The above statement is necessary in order to consider the question of variance between the allegations of the information and the evidence in the case. It will be noted that defendant was convicted of manslaughter in the first degree. The court, in his instructions, properly eliminated the question of murder, and only submitted manslaughter in the first degree and second degree. The statute defining manslaughter in the first degree, Oklahoma Statutes 1981, § 2223, 21 Okla. St. Ann. § 711, provides:

“Homicide is manslaughter in the first degree in the following cases:
“1. When perpetrated without a design to effect death by a person while engaged in the commission of a misdemeanor.
“2. When perpetrated without a design to effect death, and in a heat of passion, but in a cruel and unusual manner, or by means of a dangerous weapon; unless it is committed under such circumstances as constitute excusable or justifiable homicide.
“3. When perpetrated unnecessarily either while resisting an attempt by the person killed to commit a crime, or after such attempt shall have failed.”
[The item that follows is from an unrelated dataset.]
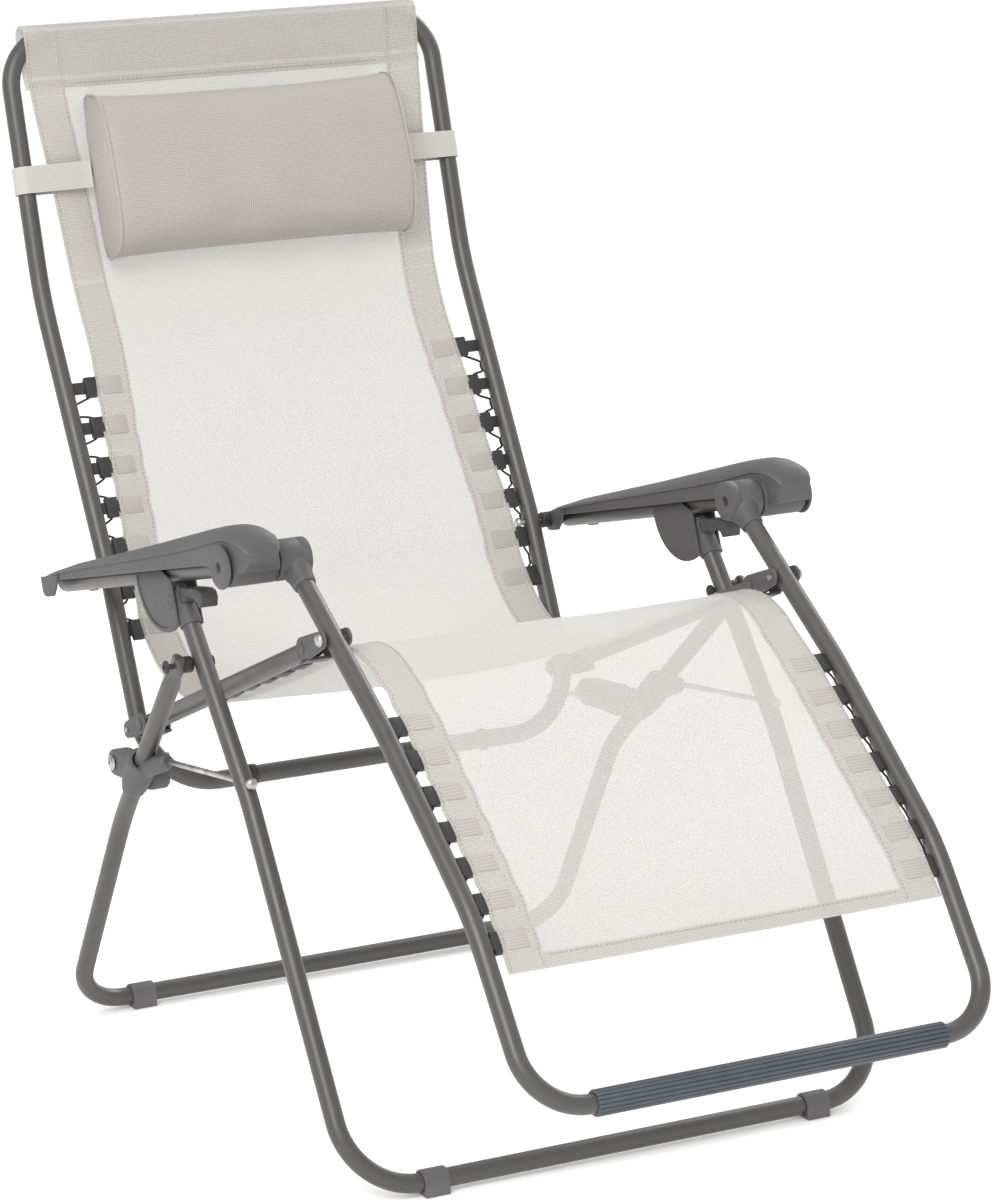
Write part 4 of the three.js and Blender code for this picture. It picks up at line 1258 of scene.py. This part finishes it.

It has been universally held by this court that the charging of the greater degree includes all of the lower degrees of the same crime. Jones v. Territory, 4 Okla. 45, 43 P. 1072; Rhea v. Territory, 3 Okla. Cr. 230, 105 P. 314; Byars v. State, 7 Okla. Cr. 650, 126 P. 252.

The defendant was charged with the crime of murder. It was not only proper, but the duty of the court, under the facts, to submit to the jury the question of manslaughter in the first and second degree. The evidence revealed that deceased was killed by defendant while engaged in the commission of a misdemeanor, as clearly defined by section 1 of the above quoted statute. There was no action on *281 the part of deceased which showed any aggression on his part. He mildly protested when he was thrown from the bench by defendant, and when he did so defendant immediately hit him in the face, and knocked him against a post, and he fell to the ground, and as a result of this his neck was broken and he died. There is nothing in the evidence to show that defendant intended to kill deceased. He did not know him, and there was no cause to strike him. It seemed to be defendant’s idea of having fun, and especially when he was evidently under the influence of liquor. But the law does not sanction fun of this character for it says a person is legally responsible for the natural and necessary consequences of his own unlawful act, and under the statute of which defendant was convicted, it is not necessary that he should have intended the death of deceased. Tyner v. U. S., 2 Okla. Cr. 689, 103 P. 1057.

Defendant relies upon the case of Elliott v. State, 4 Okla.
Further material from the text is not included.